═════ Information provided

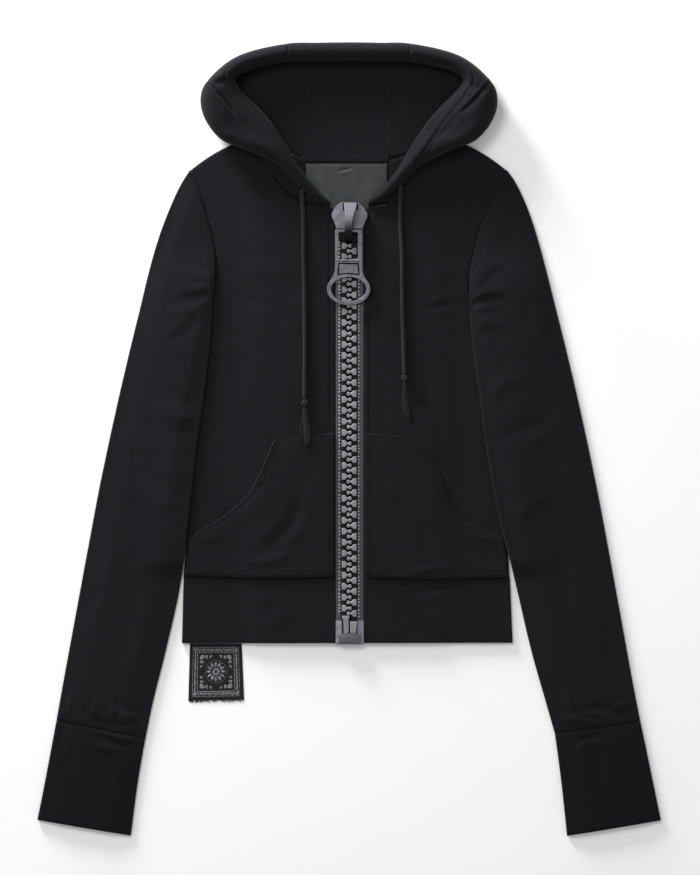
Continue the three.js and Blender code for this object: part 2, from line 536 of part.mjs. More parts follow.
// Smooth columns through the stations, and walls one cloth thick round their middle surface
const hoodRows = () => {
  const sections = HOOD_STATIONS.map(hoodSection);
  const mirrored = sections.slice(0, -1).reverse().map((row) => row.map(([x, y, z]) => [-x, y, z]));
  const all = [...sections, ...mirrored];
  const curves = all[0].map((_, column) => new THREE.CatmullRomCurve3(
    all.map((row) => new THREE.Vector3(...row[column])), false, "centripetal"));
  const count = (all.length - 1) * HOOD_STEPS;
  return Array.from({ length: count + 1 }, (_, i) => curves.map((curve) => curve.getPoint(i / count)));
};

const hoodWall = (middle, first, last) => {
  const normalAt = (row, column) => {
    const clampRow = (value) => middle[Math.min(middle.length - 1, Math.max(0, value))];
    const clampColumn = (value) => Math.min(middle[0].length - 1, Math.max(0, value));
    const along = clampRow(row + 1)[column].clone().sub(clampRow(row - 1)[column]);
    const across = middle[row][clampColumn(column + 1)].clone().sub(middle[row][clampColumn(column - 1)]);
    return along.cross(across).normalize();
  };
  const offset = (distance) => {
    const rows = [];
    for (let row = first; row <= last; row += 1) {
      rows.push(middle[row].map((point, column) => {
        const moved = point.clone().addScaledVector(normalAt(row, column), distance);
        return [moved.x, moved.y, point.z === CLOTH / 2 ? point.z + Math.sign(moved.z - point.z) * CLOTH / 2
          : Math.max(0, moved.z)];
      }));
    }
    return rows;
  };
  return wallBetween(offset(CLOTH / 2), offset(-CLOTH / 2));
};

// Trims a station row back by the seam gap, so that neighbouring panels do not touch
const trimRow = (middle, row, towards) => {
  const trimmed = [...middle];
  trimmed[row] = middle[row].map((point, column) => {
    const step = middle[towards][column].clone().sub(point);
    return point.clone().addScaledVector(step, SEAM_GAP / step.length());
  });
  return trimmed;
};

const hoodPanels = () => {
  const middle = hoodRows();
  const [firstSeam, end] = [HOOD_SEAM_STATION * HOOD_STEPS, middle.length - 1];
  const secondSeam = end - firstSeam;
  return {
    right: hoodWall(trimRow(middle, firstSeam, firstSeam - 1), 0, firstSeam),
    centre: hoodWall(middle, firstSeam, secondSeam),
    left: hoodWall(trimRow(middle, secondSeam, secondSeam + 1), secondSeam, end),
  };
};

// A flat piece cut to an outline of [x, y] corners, from z upward
const flatPiece = (outline, z) => {
  const shape = new THREE.Shape(outline.map((corner) => new THREE.Vector2(...corner)));
  return extruded(shape, TRIM_THICKNESS, z);
};

const extruded = (shape, depth, z) =>
  new THREE.ExtrudeGeometry(shape, { depth, bevelEnabled: false, curveSegments: 12 }).translate(0, 0, z);

const block = (x, y, z) => new THREE.BoxGeometry(Math.abs(x[1] - x[0]), y[1] - y[0], z[1] - z[0])
  .translate((x[0] + x[1]) / 2, (y[0] + y[1]) / 2, (z[0] + z[1]) / 2);

const zipTape = (side) => {
  const sign = Math.sign(TAPE_EDGE[side]);
  const across = [TAPE_EDGE[side] - sign * SEAM_GAP, sign * TAPE_INNER_EDGE];
  return block(across, [ZIP_BOTTOM_Y, TAPE_TOP_Y], [TAPE_LOW, TAPE_LOW + TAPE_THICKNESS]);
};

// One row of teeth, as the plain bar that their outer faces touch
const zipChain = (side) => {
  const sign = Math.sign(TAPE_EDGE[side]);
  const across = [sign * CHAIN_SPLIT, sign * CHAIN_HALF_WIDTH];
  return block(across, [CHAIN_BOTTOM_Y[side], CHAIN_TOP_Y], [CHAIN_LOW, CHAIN_HIGH]);
};

const zipStop = (side) => {
  const sign = Math.sign(TAPE_EDGE[side]);
  const across = [sign * STOP_EDGES.inner, sign * STOP_EDGES.outer];
  return block(across, [STOP_BOTTOM_Y, STOP_TOP_Y[side]], [CHAIN_LOW, CHAIN_HIGH]);
};

const zipBox = () => block([BOX_EDGES.left, BOX_EDGES.right], [BOX_EDGES.bottom, BOX_EDGES.top],
  [CHAIN_LOW, CHAIN_HIGH + BOX_RISE]);

const wasm = await Module();
wasm.setup();

const toSolid = (geometry) => {
  const bare = geometry.clone();
  bare.deleteAttribute("normal");
  bare.deleteAttribute("uv");
  const merged = mergeVertices(bare, 1e-4);
  return new wasm.Manifold(new wasm.Mesh({
    numProp: 3,
    vertProperties: merged.attributes.position.array,
    triVerts: Uint32Array.from(merged.index.array),
  }));
};

const joined = (geometries) => {
  const whole = geometries.map(toSolid).reduce((sum, solid) => sum.add(solid)).getMesh();
  const geometry = new THREE.BufferGeometry();
  geometry.setAttribute("position", new THREE.BufferAttribute(whole.vertProperties, 3));
  geometry.setIndex(new THREE.BufferAttribute(whole.triVerts, 1));
  return geometry;
};

const crownShape = (scale) => {
  const right = CROWN_HALF.map(([x, y]) => new THREE.Vector2(x * scale, y));
  const left = right.slice(1, -1).reverse().map((corner) => new THREE.Vector2(-corner.x, corner.y));
  const outline = new THREE.CatmullRomCurve3(
    [...right, ...left].map(({ x, y }) => new THREE.Vector3(x, y, 0)), true, "centripetal");
  return new THREE.Shape(outline.getPoints(48).slice(0, -1).map(({ x, y }) => new THREE.Vector2(x, y)));
};

const bridge = () => {
  const shape = new THREE.Shape(BRIDGE_PROFILE.map((corner) => new THREE.Vector2(...corner)));
  const geometry = new THREE.ExtrudeGeometry(shape, { depth: 2 * BRIDGE_HALF_WIDTH, bevelEnabled: false });
  const turn = new THREE.Matrix4().makeBasis(
    new THREE.Vector3(0, 1, 0), new THREE.Vector3(0, 0, 1), new THREE.Vector3(1, 0, 0));
  return geometry.applyMatrix4(turn).translate(-BRIDGE_HALF_WIDTH, 0, UPPER_PLATE_TOP);
};

const slider = () => {
  const tapeTop = TAPE_LOW + TAPE_THICKNESS;
  const flanges = [-1, 1].map((sign) => block([sign * FLANGE.inner, sign * FLANGE.outer],
    [FLANGE.bottom, FLANGE.top], [tapeTop + 0.8, UPPER_PLATE_LOW + 0.5]));
  const post = block([-POST.halfWidth, POST.halfWidth], [POST.bottom, POST.top],
    [LOWER_PLATE_TOP - 0.5, UPPER_PLATE_LOW + 0.5]);
  return joined([
    extruded(crownShape(1), PLATE_THICKNESS, UPPER_PLATE_LOW),
    extruded(crownShape(LOWER_PLATE_SCALE), LOWER_PLATE_THICKNESS, LOWER_PLATE_TOP - LOWER_PLATE_THICKNESS),
    post,
    ...flanges,
    bridge(),
  ]);
};

// The pull tab: a bar that turns under the bridge, a window, and a large oval ring at the end
const pullTab = () => {
  const { y, outerX, outerY, innerX, innerY } = PULL_RING;
  const shoulder = THREE.MathUtils.degToRad(PULL_SHOULDER);
  const shoulderX = outerX * Math.cos(shoulder);
  const shoulderY = y + outerY * Math.sin(shoulder);
  const shape = new THREE.Shape();
  shape.moveTo(PULL_HALF_WIDTH, PULL_TOP_Y);
  shape.lineTo(-PULL_HALF_WIDTH, PULL_TOP_Y);
  shape.lineTo(-PULL_HALF_WIDTH, PULL_NECK_Y);
  shape.quadraticCurveTo(-PULL_HALF_WIDTH, PULL_NECK_Y - PULL_FLARE, -shoulderX, shoulderY);
  shape.absellipse(0, y, outerX, outerY, Math.PI - shoulder, 2 * Math.PI + shoulder, false, 0);
  shape.quadraticCurveTo(PULL_HALF_WIDTH, PULL_NECK_Y - PULL_FLARE, PULL_HALF_WIDTH, PULL_NECK_Y);
  const ringHole = new THREE.Path();
  ringHole.absellipse(0, y, innerX, innerY, 0, 2 * Math.PI, false, 0);
  const { halfWidth, bottom, top } = PULL_WINDOW;
  const corners = [[-halfWidth, bottom], [halfWidth, bottom], [halfWidth, top], [-halfWidth, top]];
  const opening = new THREE.Path(corners.map((corner) => new THREE.Vector2(...corner)));
  shape.holes.push(ringHole, opening);
  const reach = PULL_AXIS_Y - (y - outerY);
  const fall = PULL_AXIS_Z - PULL_THICKNESS / 2 - CHAIN_HIGH - PULL_END_GAP;
  return extruded(shape, PULL_THICKNESS, -PULL_THICKNESS / 2)
    .translate(0, -PULL_AXIS_Y, 0)
    .rotateX(Math.asin(fall / reach))
    .translate(0, PULL_AXIS_Y, PULL_AXIS_Z);
};

const tube = (points, diameter, steps) => {
  const section = new THREE.Shape(Array.from({ length: CORD_SIDES }, (_, i) => {
    const angle = (2 * Math.PI * i) / CORD_SIDES;
    return new THREE.Vector2(Math.cos(angle), Math.sin(angle)).multiplyScalar(diameter / 2);
  }));
  const route = points.map((point) => new THREE.Vector3(...point));
  const extrudePath = new THREE.CatmullRomCurve3(route, false, "centripetal");
  return new THREE.ExtrudeGeometry(section, { steps, extrudePath, bevelEnabled: false });
};

const knot = ([x, y]) => new THREE.SphereGeometry(KNOT_RADIUS, 12, 8)
  .scale(1, KNOT_STRETCH, 1)
  .translate(x, y, FRONT_HIGH + CLOTH + LAYER_GAP + KNOT_RADIUS);

const garment = new THREE.Group();

const addPiece = (name, geometry, look) => {
  const mesh = new THREE.Mesh(geometry, new THREE.MeshStandardMaterial(look));
  mesh.name = name;
  garment.add(mesh);
};

addPiece("back_panel", backPanel(), FLEECE);
addPiece("hem_band", hemBand(), FLEECE);
for (const side of ["left", "right"]) {
  addPiece(`front_${side}`, frontPanel(side), FLEECE);
  addPiece(`pocket_${side}`, pocketPanel(side), FLEECE);
  addPiece(`sleeve_${side}`, sleeve(side), FLEECE);
  addPiece(`cuff_${side}`, cuff(side), FLEECE);
}
const hood = hoodPanels();
addPiece("hood_left", hood.left, FLEECE);
addPiece("hood_centre", hood.centre, FLEECE);
addPiece("hood_right", hood.right, FLEECE);
addPiece("neck_tape", flatPiece(NECK_TAPE_OUTLINE, FRONT_LOW), FLEECE);
addPiece("neck_patch", flatPiece(PATCH_OUTLINE, FRONT_LOW), PATCH_CLOTH);
addPiece("hem_label", flatPiece(LABEL_OUTLINE, 0), LABEL_CLOTH);
for (const side of ["left", "right"]) {
  addPiece(`zip_tape_${side}`, zipTape(side), TAPE_CLOTH);
  addPiece(`zip_chain_${side}`, zipChain(side), TOOTH_PLASTIC);
  addPiece(`zip_stop_${side}`, zipStop(side), TOOTH_PLASTIC);
}
addPiece("zip_box", zipBox(), TOOTH_PLASTIC);
addPiece("zip_slider", slider(), SLIDER_METAL);
addPiece("zip_pull", pullTab(), SLIDER_METAL);
for (const side of ["left", "right"]) {
  addPiece(`cord_${side}`, tube(CORDS[side].route, CORD_DIAMETER, CORD_STEPS), CORD_CLOTH);
  addPiece(`knot_${side}`, knot(CORDS[side].knot), CORD_CLOTH);
  addPiece(`tail_${side}`, tube(CORDS[side].tail, TAIL_DIAMETER, 8), CORD_CLOTH);
}

export default garment;
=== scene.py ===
# The looks of a cropped zip up hoodie, laid flat and face up on a pale surface.
# Tables are in millimetres in the frame of the solids: X across, +Y from hem to hood, Z up.

import math

import bpy
import numpy as np
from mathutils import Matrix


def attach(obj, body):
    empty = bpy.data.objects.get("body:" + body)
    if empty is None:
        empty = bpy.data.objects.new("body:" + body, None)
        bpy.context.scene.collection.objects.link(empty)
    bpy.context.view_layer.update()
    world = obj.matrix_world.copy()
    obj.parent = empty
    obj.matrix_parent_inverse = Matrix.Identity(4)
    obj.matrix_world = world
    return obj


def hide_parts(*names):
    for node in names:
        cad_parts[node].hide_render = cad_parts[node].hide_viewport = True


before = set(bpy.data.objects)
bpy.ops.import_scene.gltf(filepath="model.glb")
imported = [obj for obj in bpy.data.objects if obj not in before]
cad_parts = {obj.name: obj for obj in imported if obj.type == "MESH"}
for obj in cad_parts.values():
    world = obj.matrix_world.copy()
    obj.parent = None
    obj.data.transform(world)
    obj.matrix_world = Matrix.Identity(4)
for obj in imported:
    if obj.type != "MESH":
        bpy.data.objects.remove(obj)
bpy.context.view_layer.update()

bl_info = {
    "name": "Zip up hoodie, laid flat",
    "version": (1, 0, 0),
    "blender": (4, 5, 0),
    "location": "View3D > Sidebar > Hoodie",
    "description": "Builds the cloth, zip, cords, label and stage of a zip up hoodie laid flat",
    "category": "Object",
}

MM = 0.001
SIDES = {"left": -1.0, "right": 1.0}
BODY = "garment"


def listed(names, *rows):
    """A table as one dictionary for each row, with the names of its columns written once."""
    return [dict(zip(names.split(), row)) for row in rows]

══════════

● Exercise: Nothing but the lines from the one with "TAIL_DIAMETER, 8), CORD_CLOTH);" to the one with "for node in" should be echoed, both of them included, exactly as written.

● Solution:
  addPiece(`tail_${side}`, tube(CORDS[side].tail, TAIL_DIAMETER, 8), CORD_CLOTH);
}

export default garment;
=== scene.py ===
# The looks of a cropped zip up hoodie, laid flat and face up on a pale surface.
# Tables are in millimetres in the frame of the solids: X across, +Y from hem to hood, Z up.

import math

import bpy
import numpy as np
from mathutils import Matrix


def attach(obj, body):
    empty = bpy.data.objects.get("body:" + body)
    if empty is None:
        empty = bpy.data.objects.new("body:" + body, None)
        bpy.context.scene.collection.objects.link(empty)
    bpy.context.view_layer.update()
    world = obj.matrix_world.copy()
    obj.parent = empty
    obj.matrix_parent_inverse = Matrix.Identity(4)
    obj.matrix_world = world
    return obj


def hide_parts(*names):
    for node in names:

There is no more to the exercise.